Thank you! This and The Red Shoes are both currently on Tubi, which seems like a great place to start.
Growing up a lot of the movies that landed on PBS were from the 30s and 40s, so I know quite a few of those, some of the terrible B-movies that ended up on afternoon TV randomly and MST3K, and then a lot of gaps until the 70s.
Great movie, though there was less dancing and carneval music than I expected.
Someday I need to actually watch all of Black Orpheus.
Beautiful, thoughtful write-up. I’ve been meaning to see this for a long time (and to read the book, since I adore In This House of Brede). And it would be great to see Sabu in something again—it’s been too long since I watched The Thief of Bagdad.
Thank you! It’s really a stunning movie. I’ve asked for the book on interlibrary loan.
He’s so charming. One of the few characters who escapes the movie relatively unscathed.
I genuinely love the diplomatic description of the translator as a “young man” — he’s, what, ten at the oldest, maybe as young as six? And that’s such a brilliant way to underline the absurdity of these nuns trying to live in Mopu despite their complete apathy to everything about it.
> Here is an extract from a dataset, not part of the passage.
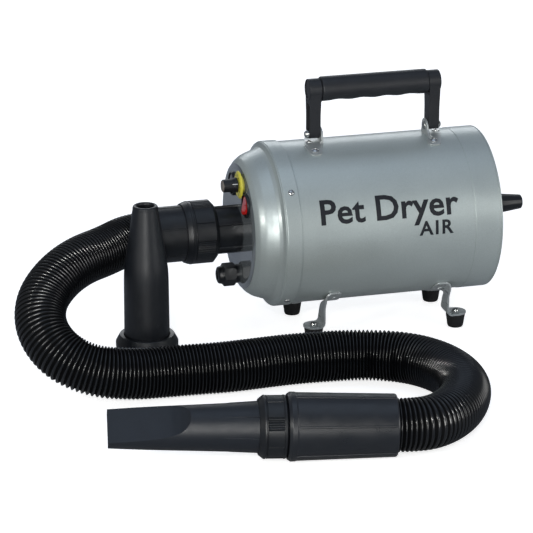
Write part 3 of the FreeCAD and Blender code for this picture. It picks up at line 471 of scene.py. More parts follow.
turned("rear_rim_band", [(84.0, 81.4), (84.0, 82.9, 0.5), (110.4, 82.9, 0.3), (110.8, 82.3, 0.2), (111.3, 82.3, 0.2), (111.6, 82.9, 0.3),
                         (113.0, 82.7, 1.0), (113.0, 79.6, 0.6), (111.0, 79.6), (111.0, 81.4)],
       SILVER, "root", n=192, origin=(0, 0, AX), reps=("rear_band",))
turned("filter_knob_cone", [(131.2, 3.1), (131.2, 9.9, 0.5), (132.8, 10.7, 0.8), (161.3, 7.3, 1.6), (162.4, 5.4, 0.8), (161.8, 4.6, 0.3),
                            (161.4, 0.0), (158.0, 0.0), (158.0, 3.1)],
       BLACK, "filter_knob", n=72, origin=(0, 0, AX), reps=("filter_knob",),
       mod=lambda th, s, r: r - (0.35 if (r > 7.0 and 138.5 < s < 163.0 and math.cos(12 * th) < -0.35) else 0.0))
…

I think they ask him how old he is at some point, but I don’t remember – elementary school age, anyway. He’s the most essential thing in the school and clinic and consistently gets treated as an afterthought. (Lovely acting performance from Eddie Whaley Jr., either way; I love the scene where he’s teaching the children about military equipment while Sister Ruth moons out the window. Was that on the curriculum? How much has that kid gotten away with?!)